--- Start of DATA PROVIDED ---

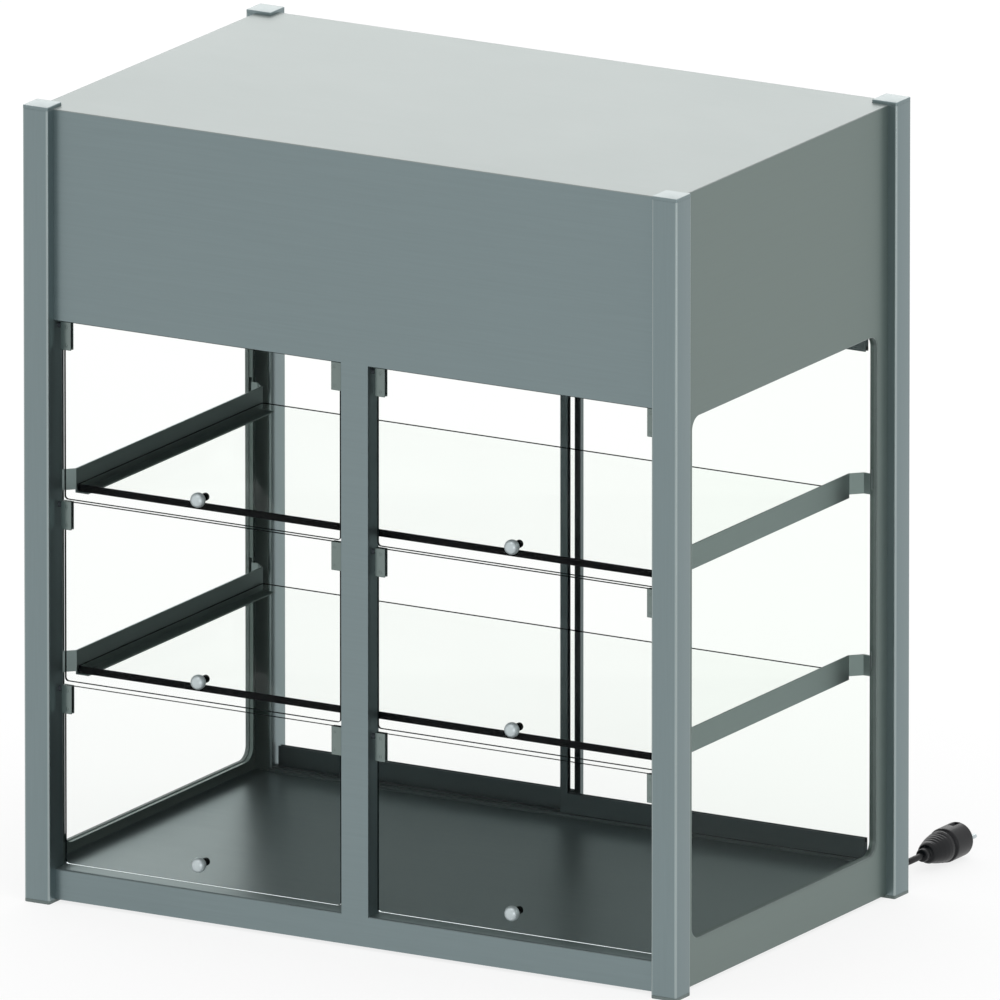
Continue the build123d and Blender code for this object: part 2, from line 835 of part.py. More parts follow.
def hinge_bush(wall_x, outward, z):
    """A collared bush in a wall, bored for a pivot pin."""
    collar_end = wall_x - outward * (clamp_side_gap - bush_end_gap)
    collar = rod((collar_end, pivot_y, z), (outward, 0, 0), bush_radius, clamp_side_gap - bush_end_gap)
    shank = rod((wall_x, pivot_y, z), (outward, 0, 0), bush_shank_radius, bush_shank_length)
    bore = rod((collar_end - outward, pivot_y, z), (outward, 0, 0),
               pin_radius + pin_bush_clearance, clamp_side_gap + bush_shank_length + 2)
    return collar + shank - bore


def hinge_bushes():
    bushes = []
    for z in hinge_heights():
        bushes += both_sides(hinge_bush(post_inner_x, 1, z))
        bushes += both_sides(hinge_bush(mullion_x, -1, z))
    return group(bushes)


# Rear sliding doors

def groove_centres():
    return [inner_door_front + door_depth / 2, outer_door_front + door_depth / 2]


def door_track(z0, z1, groove_z0, groove_z1):
    """A track extrusion with two grooves."""
    half = post_inner_x - track_side_gap
    track = block(-half, half, track_front, track_rear, z0, z1)
    for y in groove_centres():
        track = track - block(-half - 1, half + 1, y - track_groove / 2, y + track_groove / 2,
                              groove_z0, groove_z1)
    return track


def bottom_door_track():
    return door_track(rear_rail_top, track_top, track_top - track_groove_depth, track_top + 1)


def top_door_track():
    return door_track(top_track_bottom, hood_bottom, top_track_bottom - 1,
                      top_track_bottom + top_groove_depth)


def door_levels():
    return track_top + door_track_gap, top_track_bottom - door_top_gap


def door_layout(side):
    """Front plane, meeting edge, outer edge and stile of a door, as it stands in the right half."""
    edges = [-door_overlap / 2, post_inner_x - door_side_gap]
    if side == "right":
        return inner_door_front, *edges, inner_door_stile
    return outer_door_front, *edges, outer_door_stile


def door_pull(x1, rear, z0, depth):
    """A finger pull along the rear of the bottom rail, near the door's outer edge."""
    middle_z = z0 + door_rail_height / 2
    pull = block(x1 - pull_inset - pull_length, x1 - pull_inset, rear - door_depth / 2, rear + depth,
                 middle_z - pull_width / 2, middle_z + pull_width / 2)
    return fillet(pull.faces().sort_by(Axis.Y)[-1].edges(), inner_pull_depth / 3)


def door_frame(side):
    """A door's top rail, meeting stile and bottom rail, with its tongue, its two glides and its pull."""
    front, x0, x1, stile = door_layout(side)
    rear = front + door_depth
    middle = front + door_depth / 2
    z0, z1 = door_levels()
    frame = block(x0, x1, front, rear, z0, z1)
    frame = frame - block(x0 + stile, x1 + 1, front - 1, rear + 1,
                          z0 + door_rail_height, z1 - door_rail_height)
    seat = door_glass_seat + door_glass_gap
    half_groove = door_glass_thickness / 2 + door_glass_gap
    frame = frame - block(x0 + stile - seat, x1 + 1, middle - half_groove, middle + half_groove,
                          z0 + door_rail_height - seat, z1 - door_rail_height + seat)
    tongue = block(x0, x1, middle - door_tongue / 2, middle + door_tongue / 2, z1, z1 + door_tongue_length)
    frame = frame + tongue
    for start in (x0 + door_glide_inset, x1 - door_glide_inset - door_glide_length):
        frame = frame + block(start, start + door_glide_length, middle - door_tongue / 2,
                              middle + door_tongue / 2, z0 - door_glide_drop, z0)
    pull_depth = inner_pull_depth if side == "right" else outer_pull_depth
    return placed(frame + door_pull(x1, rear, z0, pull_depth), side)


def door_glass(side):
    """The door's pane, seated in its frame's groove on three sides, with its outer edge bare."""
    front, x0, x1, stile = door_layout(side)
    middle = front + door_depth / 2
    z0, z1 = door_levels()
    pane = block(x0 + stile - door_glass_seat, x1 - door_glass_setback,
                 middle - door_glass_thickness / 2, middle + door_glass_thickness / 2,
                 z0 + door_rail_height - door_glass_seat, z1 - door_rail_height + door_glass_seat)
    return placed(pane, side)


# Lamp and electrical parts

def led_diffuser():
    """The opal strip in the ceiling's slot, with a lip that lies on the ceiling."""
    half_x = lamp_length / 2 - diffuser_gap
    half_y = lamp_width / 2 - diffuser_gap
    low = hood_bottom + sheet - diffuser_drop
    strip = block(-half_x, half_x, lamp_y - half_y, lamp_y + half_y, low, ceiling_top)
    low_edges = strip.faces().sort_by(Axis.Z)[0].edges()
    strip = fillet(low_edges, diffuser_drop / 3)
    lip = block(-half_x - diffuser_lip, half_x + diffuser_lip, lamp_y - half_y - diffuser_lip,
                lamp_y + half_y + diffuser_lip, ceiling_top, ceiling_top + diffuser_lip_thickness)
    return strip + lip


def led_housing():
    """The lamp's folded housing over the diffuser, and the board of lights under its roof."""
    base = ceiling_top + diffuser_lip_thickness
    roof = base + lamp_housing_height
    half_x = lamp_length / 2 + diffuser_lip - diffuser_gap
    half_y = lamp_width / 2 + diffuser_lip - diffuser_gap
    wall = lamp_housing_wall
    shell = block(-half_x, half_x, lamp_y - half_y, lamp_y + half_y, base, roof)
    shell = shell - block(-half_x + wall, half_x - wall, lamp_y - half_y + wall, lamp_y + half_y - wall,
                          base - 1, roof - wall)
    board = block(-half_x + 2 * wall, half_x - 2 * wall,
                  lamp_y - lamp_board_width / 2, lamp_y + lamp_board_width / 2,
                  roof - wall - lamp_board_thickness, roof - wall)
    return group([shell, board])


def led_driver():
    """The lamp's driver on the ceiling panel, with an ear at each end."""
    long, wide, tall = driver_size
    x, y = driver_centre
    case = block(x - long / 2, x + long / 2, y - wide / 2, y + wide / 2, ceiling_top, ceiling_top + tall)
    case = fillet(case.edges().filter_by(Axis.Z), driver_fillet)
    ears = block(x - long / 2 - driver_ear, x + long / 2 + driver_ear,
                 y - driver_ear_width / 2, y + driver_ear_width / 2,
                 ceiling_top, ceiling_top + driver_ear_thickness)
    return case + ears


def terminal_pole_x(index):
    pitch = terminal_size[0] / terminal_poles
    return terminal_centre[0] + (index - (terminal_poles - 1) / 2) * pitch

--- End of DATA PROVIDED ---

From the opening line of the data above through the line that contains "return outer_door_front, *edges, outer_door_stile", please print each line as it stands and only those lines.

→ **SOLUTION TO THIS PROBLEM**
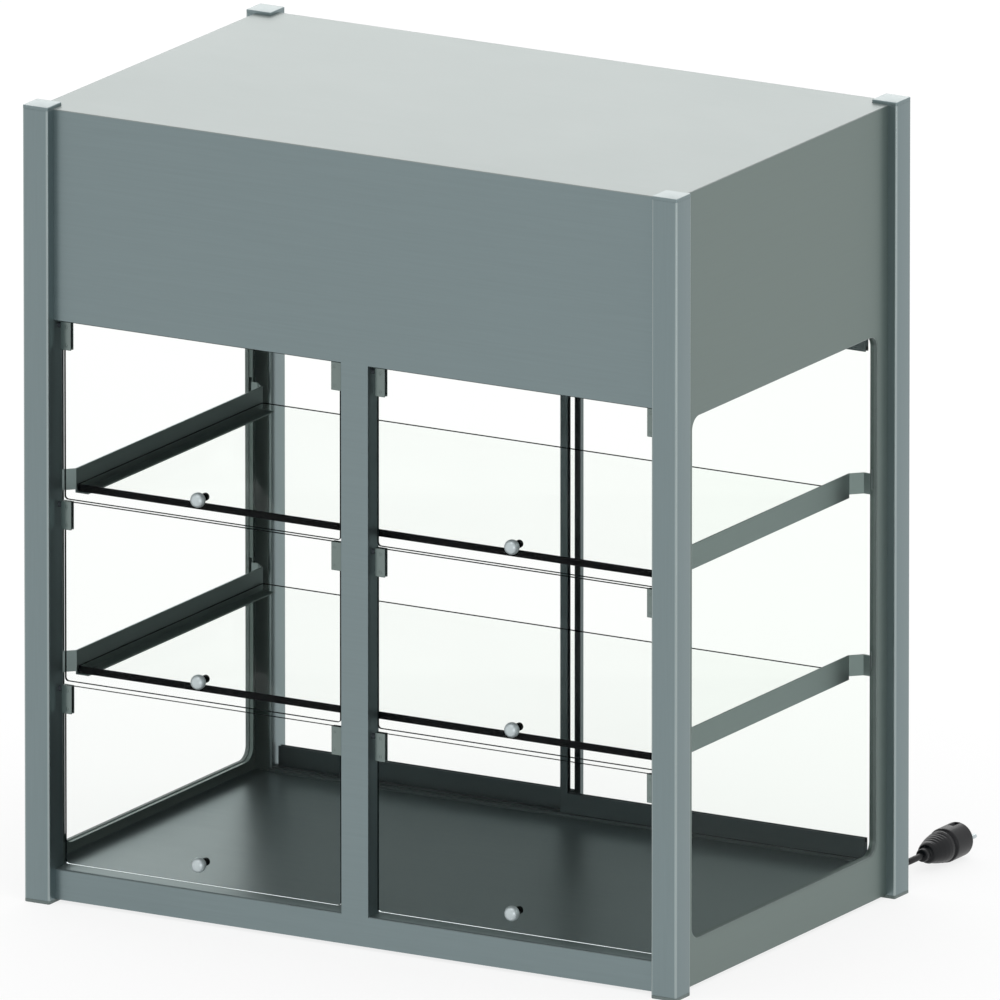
Continue the build123d and Blender code for this object: part 2, from line 835 of part.py. More parts follow.
def hinge_bush(wall_x, outward, z):
    """A collared bush in a wall, bored for a pivot pin."""
    collar_end = wall_x - outward * (clamp_side_gap - bush_end_gap)
    collar = rod((collar_end, pivot_y, z), (outward, 0, 0), bush_radius, clamp_side_gap - bush_end_gap)
    shank = rod((wall_x, pivot_y, z), (outward, 0, 0), bush_shank_radius, bush_shank_length)
    bore = rod((collar_end - outward, pivot_y, z), (outward, 0, 0),
               pin_radius + pin_bush_clearance, clamp_side_gap + bush_shank_length + 2)
    return collar + shank - bore


def hinge_bushes():
    bushes = []
    for z in hinge_heights():
        bushes += both_sides(hinge_bush(post_inner_x, 1, z))
        bushes += both_sides(hinge_bush(mullion_x, -1, z))
    return group(bushes)


# Rear sliding doors

def groove_centres():
    return [inner_door_front + door_depth / 2, outer_door_front + door_depth / 2]


def door_track(z0, z1, groove_z0, groove_z1):
    """A track extrusion with two grooves."""
    half = post_inner_x - track_side_gap
    track = block(-half, half, track_front, track_rear, z0, z1)
    for y in groove_centres():
        track = track - block(-half - 1, half + 1, y - track_groove / 2, y + track_groove / 2,
                              groove_z0, groove_z1)
    return track


def bottom_door_track():
    return door_track(rear_rail_top, track_top, track_top - track_groove_depth, track_top + 1)


def top_door_track():
    return door_track(top_track_bottom, hood_bottom, top_track_bottom - 1,
                      top_track_bottom + top_groove_depth)


def door_levels():
    return track_top + door_track_gap, top_track_bottom - door_top_gap


def door_layout(side):
    """Front plane, meeting edge, outer edge and stile of a door, as it stands in the right half."""
    edges = [-door_overlap / 2, post_inner_x - door_side_gap]
    if side == "right":
        return inner_door_front, *edges, inner_door_stile
    return outer_door_front, *edges, outer_door_stile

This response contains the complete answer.